> TASK OBJECTIVE
Transcribe word for word only the span whose first line is the one with "for body in" and whose last line is the one with "obj.parent = None"; both of those lines belong to it.
>> START RECORDED DATA
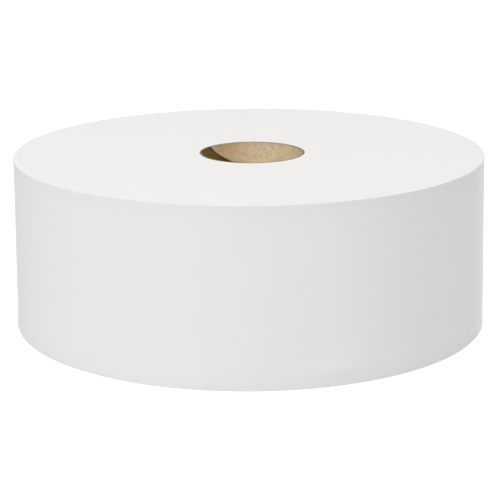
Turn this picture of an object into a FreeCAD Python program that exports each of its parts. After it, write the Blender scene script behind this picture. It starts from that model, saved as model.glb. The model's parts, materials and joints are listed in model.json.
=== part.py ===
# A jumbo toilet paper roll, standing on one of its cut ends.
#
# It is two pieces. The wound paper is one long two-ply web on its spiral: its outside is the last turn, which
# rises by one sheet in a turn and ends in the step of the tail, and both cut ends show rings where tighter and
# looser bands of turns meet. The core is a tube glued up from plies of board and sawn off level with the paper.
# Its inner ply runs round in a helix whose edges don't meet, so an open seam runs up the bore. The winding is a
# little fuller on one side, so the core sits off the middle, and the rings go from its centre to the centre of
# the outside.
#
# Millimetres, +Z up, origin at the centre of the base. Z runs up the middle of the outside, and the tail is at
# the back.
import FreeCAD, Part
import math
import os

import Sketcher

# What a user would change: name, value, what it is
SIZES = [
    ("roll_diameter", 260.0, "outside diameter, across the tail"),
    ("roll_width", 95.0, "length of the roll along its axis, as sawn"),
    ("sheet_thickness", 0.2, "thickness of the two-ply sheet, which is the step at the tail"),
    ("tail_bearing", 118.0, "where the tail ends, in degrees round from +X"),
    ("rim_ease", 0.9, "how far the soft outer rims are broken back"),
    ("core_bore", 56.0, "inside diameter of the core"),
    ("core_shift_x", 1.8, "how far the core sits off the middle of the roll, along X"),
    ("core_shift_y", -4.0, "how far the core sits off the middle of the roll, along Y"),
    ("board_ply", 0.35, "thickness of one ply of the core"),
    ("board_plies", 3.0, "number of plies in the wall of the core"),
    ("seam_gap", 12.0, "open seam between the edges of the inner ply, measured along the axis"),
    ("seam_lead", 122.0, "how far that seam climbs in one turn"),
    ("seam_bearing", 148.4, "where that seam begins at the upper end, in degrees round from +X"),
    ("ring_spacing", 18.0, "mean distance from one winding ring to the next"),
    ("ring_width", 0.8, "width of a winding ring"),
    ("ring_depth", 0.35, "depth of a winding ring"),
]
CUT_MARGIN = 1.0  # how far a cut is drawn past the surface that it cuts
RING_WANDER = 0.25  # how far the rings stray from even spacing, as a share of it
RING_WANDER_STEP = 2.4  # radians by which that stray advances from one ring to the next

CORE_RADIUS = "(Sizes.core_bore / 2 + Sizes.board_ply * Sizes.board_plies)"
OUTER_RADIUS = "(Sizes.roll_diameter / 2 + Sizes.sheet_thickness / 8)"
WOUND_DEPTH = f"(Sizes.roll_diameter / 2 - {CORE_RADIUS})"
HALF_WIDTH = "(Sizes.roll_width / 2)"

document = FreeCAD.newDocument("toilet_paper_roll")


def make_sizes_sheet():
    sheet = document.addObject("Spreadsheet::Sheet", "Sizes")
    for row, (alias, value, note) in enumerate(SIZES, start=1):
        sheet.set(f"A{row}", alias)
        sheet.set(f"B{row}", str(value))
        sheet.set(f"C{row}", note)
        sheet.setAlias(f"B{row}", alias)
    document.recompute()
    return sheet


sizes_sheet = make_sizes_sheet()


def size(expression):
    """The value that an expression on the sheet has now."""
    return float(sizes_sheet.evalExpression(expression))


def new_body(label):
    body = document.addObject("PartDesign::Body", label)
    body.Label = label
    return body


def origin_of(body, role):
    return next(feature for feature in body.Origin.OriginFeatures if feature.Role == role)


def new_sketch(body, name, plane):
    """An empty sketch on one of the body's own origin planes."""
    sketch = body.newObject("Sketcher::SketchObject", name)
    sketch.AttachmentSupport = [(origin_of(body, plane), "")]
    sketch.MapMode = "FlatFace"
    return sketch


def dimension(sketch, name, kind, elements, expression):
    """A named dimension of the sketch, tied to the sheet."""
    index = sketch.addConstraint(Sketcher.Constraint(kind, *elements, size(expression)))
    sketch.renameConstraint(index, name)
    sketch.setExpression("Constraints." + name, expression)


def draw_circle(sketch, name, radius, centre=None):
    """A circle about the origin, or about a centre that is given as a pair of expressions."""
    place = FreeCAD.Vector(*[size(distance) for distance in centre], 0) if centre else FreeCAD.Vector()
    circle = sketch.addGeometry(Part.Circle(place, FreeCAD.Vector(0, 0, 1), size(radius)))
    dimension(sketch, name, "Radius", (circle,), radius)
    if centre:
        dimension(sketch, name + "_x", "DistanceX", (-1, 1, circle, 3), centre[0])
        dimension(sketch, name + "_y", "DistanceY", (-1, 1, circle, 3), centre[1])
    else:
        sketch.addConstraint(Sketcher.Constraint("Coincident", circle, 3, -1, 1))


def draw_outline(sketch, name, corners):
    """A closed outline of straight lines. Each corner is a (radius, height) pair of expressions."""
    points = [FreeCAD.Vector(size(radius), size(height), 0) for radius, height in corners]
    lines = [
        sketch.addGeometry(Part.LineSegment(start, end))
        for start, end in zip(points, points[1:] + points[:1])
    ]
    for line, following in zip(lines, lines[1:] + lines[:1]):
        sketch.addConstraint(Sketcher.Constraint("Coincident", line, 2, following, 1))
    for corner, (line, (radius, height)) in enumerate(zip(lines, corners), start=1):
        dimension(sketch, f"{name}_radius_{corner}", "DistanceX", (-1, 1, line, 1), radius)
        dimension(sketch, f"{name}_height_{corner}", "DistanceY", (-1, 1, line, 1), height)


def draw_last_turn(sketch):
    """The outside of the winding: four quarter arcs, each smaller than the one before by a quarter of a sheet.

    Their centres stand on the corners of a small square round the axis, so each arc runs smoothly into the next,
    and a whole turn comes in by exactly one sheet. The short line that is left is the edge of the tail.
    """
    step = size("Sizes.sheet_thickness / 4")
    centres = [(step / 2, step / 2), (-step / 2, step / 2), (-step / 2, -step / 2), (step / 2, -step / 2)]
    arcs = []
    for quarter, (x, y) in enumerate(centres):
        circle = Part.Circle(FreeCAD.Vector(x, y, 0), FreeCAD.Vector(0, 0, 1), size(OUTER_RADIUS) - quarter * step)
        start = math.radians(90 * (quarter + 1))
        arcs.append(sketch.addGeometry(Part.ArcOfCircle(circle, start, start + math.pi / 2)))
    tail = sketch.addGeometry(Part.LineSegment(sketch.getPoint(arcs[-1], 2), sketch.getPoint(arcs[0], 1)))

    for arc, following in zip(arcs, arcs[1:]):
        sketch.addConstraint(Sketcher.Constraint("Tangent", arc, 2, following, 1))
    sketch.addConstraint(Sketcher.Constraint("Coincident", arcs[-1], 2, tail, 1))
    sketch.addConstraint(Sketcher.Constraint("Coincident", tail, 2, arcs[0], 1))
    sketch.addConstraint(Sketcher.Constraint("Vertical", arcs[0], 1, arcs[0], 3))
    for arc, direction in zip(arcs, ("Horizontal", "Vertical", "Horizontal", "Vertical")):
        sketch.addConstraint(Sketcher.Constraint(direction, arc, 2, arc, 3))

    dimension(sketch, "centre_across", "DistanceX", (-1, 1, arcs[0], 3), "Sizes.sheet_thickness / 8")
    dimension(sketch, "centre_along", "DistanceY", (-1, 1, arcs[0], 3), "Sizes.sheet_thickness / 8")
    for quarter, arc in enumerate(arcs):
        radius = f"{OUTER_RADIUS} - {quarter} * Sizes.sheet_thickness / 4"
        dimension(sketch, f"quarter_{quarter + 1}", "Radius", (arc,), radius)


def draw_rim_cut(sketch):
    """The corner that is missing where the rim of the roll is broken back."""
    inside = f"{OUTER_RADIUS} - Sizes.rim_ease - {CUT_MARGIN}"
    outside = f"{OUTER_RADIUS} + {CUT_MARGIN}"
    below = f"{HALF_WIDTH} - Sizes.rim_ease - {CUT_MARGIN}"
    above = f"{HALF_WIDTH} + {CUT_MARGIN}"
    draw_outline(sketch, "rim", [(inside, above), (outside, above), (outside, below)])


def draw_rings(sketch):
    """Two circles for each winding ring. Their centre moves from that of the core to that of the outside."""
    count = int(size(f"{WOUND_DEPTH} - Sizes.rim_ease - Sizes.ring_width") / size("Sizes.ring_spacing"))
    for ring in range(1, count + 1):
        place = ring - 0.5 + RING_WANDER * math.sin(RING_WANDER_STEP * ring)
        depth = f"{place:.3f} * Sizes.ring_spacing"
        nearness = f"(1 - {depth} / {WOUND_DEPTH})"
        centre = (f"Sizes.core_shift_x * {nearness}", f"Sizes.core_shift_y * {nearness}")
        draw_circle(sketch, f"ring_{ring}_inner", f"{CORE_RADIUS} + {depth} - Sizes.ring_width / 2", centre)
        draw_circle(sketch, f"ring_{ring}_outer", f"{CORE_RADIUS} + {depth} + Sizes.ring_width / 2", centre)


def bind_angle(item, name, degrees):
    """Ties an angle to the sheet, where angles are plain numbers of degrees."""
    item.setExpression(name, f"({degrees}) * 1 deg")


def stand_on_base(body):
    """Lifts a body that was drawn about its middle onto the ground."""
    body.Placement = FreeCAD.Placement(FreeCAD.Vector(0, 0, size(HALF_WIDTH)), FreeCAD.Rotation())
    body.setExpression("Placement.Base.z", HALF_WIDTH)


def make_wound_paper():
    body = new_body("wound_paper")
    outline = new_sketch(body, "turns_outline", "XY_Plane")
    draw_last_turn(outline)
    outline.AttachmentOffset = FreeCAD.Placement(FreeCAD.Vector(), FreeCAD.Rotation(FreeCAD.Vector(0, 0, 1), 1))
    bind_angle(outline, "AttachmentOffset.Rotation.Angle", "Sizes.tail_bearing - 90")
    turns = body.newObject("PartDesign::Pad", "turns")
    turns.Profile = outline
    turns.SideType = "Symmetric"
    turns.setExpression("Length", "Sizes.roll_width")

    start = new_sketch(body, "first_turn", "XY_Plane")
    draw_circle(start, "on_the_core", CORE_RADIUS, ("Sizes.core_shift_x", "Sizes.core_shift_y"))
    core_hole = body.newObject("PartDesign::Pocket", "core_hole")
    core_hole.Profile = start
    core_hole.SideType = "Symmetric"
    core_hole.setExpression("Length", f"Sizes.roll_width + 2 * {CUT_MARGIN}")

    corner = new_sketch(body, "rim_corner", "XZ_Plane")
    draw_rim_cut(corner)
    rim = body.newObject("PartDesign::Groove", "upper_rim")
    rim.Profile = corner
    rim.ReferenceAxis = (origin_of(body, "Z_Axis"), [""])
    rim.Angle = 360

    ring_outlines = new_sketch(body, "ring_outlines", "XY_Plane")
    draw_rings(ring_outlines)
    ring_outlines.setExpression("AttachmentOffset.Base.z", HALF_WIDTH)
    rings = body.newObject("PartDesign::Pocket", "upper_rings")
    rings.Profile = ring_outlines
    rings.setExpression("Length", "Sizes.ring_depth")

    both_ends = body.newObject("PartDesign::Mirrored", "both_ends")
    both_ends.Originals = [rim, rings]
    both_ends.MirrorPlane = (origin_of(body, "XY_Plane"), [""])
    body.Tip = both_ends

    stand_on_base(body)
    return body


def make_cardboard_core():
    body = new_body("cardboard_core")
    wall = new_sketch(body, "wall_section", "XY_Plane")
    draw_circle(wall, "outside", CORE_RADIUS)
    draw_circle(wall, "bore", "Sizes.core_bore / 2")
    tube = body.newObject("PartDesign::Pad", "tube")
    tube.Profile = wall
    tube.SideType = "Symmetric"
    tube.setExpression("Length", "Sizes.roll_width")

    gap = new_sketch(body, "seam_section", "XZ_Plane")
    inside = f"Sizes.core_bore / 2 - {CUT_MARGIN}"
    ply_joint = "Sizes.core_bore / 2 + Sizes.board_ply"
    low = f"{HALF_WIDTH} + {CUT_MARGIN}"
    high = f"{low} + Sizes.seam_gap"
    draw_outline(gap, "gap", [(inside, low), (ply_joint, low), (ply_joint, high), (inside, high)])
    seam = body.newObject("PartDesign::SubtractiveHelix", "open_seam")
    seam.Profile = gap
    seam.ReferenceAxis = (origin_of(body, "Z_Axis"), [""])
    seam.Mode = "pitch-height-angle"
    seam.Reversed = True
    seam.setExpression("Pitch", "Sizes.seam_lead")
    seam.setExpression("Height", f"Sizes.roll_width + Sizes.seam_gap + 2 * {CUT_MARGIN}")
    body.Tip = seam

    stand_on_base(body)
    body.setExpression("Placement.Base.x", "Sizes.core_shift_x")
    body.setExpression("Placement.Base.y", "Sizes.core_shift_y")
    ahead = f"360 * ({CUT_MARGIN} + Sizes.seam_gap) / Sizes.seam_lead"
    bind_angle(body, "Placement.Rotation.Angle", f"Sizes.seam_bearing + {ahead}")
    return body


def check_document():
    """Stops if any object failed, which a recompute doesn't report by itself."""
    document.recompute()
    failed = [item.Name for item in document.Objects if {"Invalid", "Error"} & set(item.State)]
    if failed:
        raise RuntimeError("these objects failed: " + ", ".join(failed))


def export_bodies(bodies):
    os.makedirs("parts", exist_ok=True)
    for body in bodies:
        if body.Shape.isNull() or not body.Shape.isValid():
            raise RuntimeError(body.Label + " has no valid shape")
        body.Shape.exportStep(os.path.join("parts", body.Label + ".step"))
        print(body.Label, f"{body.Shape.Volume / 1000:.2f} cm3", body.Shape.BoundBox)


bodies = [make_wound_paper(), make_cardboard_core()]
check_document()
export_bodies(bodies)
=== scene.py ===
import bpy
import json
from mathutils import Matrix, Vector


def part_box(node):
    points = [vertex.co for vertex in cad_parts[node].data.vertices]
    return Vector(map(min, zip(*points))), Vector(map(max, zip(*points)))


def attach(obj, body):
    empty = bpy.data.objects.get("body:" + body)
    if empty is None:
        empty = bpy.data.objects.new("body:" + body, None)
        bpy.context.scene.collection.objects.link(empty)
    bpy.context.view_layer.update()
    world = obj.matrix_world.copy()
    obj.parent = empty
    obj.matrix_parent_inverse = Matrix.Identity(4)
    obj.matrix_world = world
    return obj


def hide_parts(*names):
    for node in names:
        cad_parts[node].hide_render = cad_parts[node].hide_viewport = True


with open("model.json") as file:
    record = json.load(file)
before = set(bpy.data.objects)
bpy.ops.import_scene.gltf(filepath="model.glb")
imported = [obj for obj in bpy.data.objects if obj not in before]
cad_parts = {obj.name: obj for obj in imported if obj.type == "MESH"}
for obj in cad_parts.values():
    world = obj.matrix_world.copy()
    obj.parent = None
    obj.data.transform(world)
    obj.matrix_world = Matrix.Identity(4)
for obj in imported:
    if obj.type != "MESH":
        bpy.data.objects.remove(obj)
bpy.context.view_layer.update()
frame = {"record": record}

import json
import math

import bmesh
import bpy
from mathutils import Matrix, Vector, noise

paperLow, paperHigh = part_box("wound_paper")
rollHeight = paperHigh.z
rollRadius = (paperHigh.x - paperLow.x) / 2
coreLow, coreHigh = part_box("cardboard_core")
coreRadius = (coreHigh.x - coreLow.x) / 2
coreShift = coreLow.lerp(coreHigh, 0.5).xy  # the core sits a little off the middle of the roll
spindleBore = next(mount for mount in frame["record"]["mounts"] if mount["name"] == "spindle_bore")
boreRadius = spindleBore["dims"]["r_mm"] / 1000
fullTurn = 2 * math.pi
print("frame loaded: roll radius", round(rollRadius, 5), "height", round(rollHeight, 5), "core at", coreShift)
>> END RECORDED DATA
> SOLUTION TO THE EXERCISE
    for body in bodies:
        if body.Shape.isNull() or not body.Shape.isValid():
            raise RuntimeError(body.Label + " has no valid shape")
        body.Shape.exportStep(os.path.join("parts", body.Label + ".step"))
        print(body.Label, f"{body.Shape.Volume / 1000:.2f} cm3", body.Shape.BoundBox)


bodies = [make_wound_paper(), make_cardboard_core()]
check_document()
export_bodies(bodies)
=== scene.py ===
import bpy
import json
from mathutils import Matrix, Vector


def part_box(node):
    points = [vertex.co for vertex in cad_parts[node].data.vertices]
    return Vector(map(min, zip(*points))), Vector(map(max, zip(*points)))


def attach(obj, body):
    empty = bpy.data.objects.get("body:" + body)
    if empty is None:
        empty = bpy.data.objects.new("body:" + body, None)
        bpy.context.scene.collection.objects.link(empty)
    bpy.context.view_layer.update()
    world = obj.matrix_world.copy()
    obj.parent = empty
    obj.matrix_parent_inverse = Matrix.Identity(4)
    obj.matrix_world = world
    return obj


def hide_parts(*names):
    for node in names:
        cad_parts[node].hide_render = cad_parts[node].hide_viewport = True


with open("model.json") as file:
    record = json.load(file)
before = set(bpy.data.objects)
bpy.ops.import_scene.gltf(filepath="model.glb")
imported = [obj for obj in bpy.data.objects if obj not in before]
cad_parts = {obj.name: obj for obj in imported if obj.type == "MESH"}
for obj in cad_parts.values():
    world = obj.matrix_world.copy()
    obj.parent = None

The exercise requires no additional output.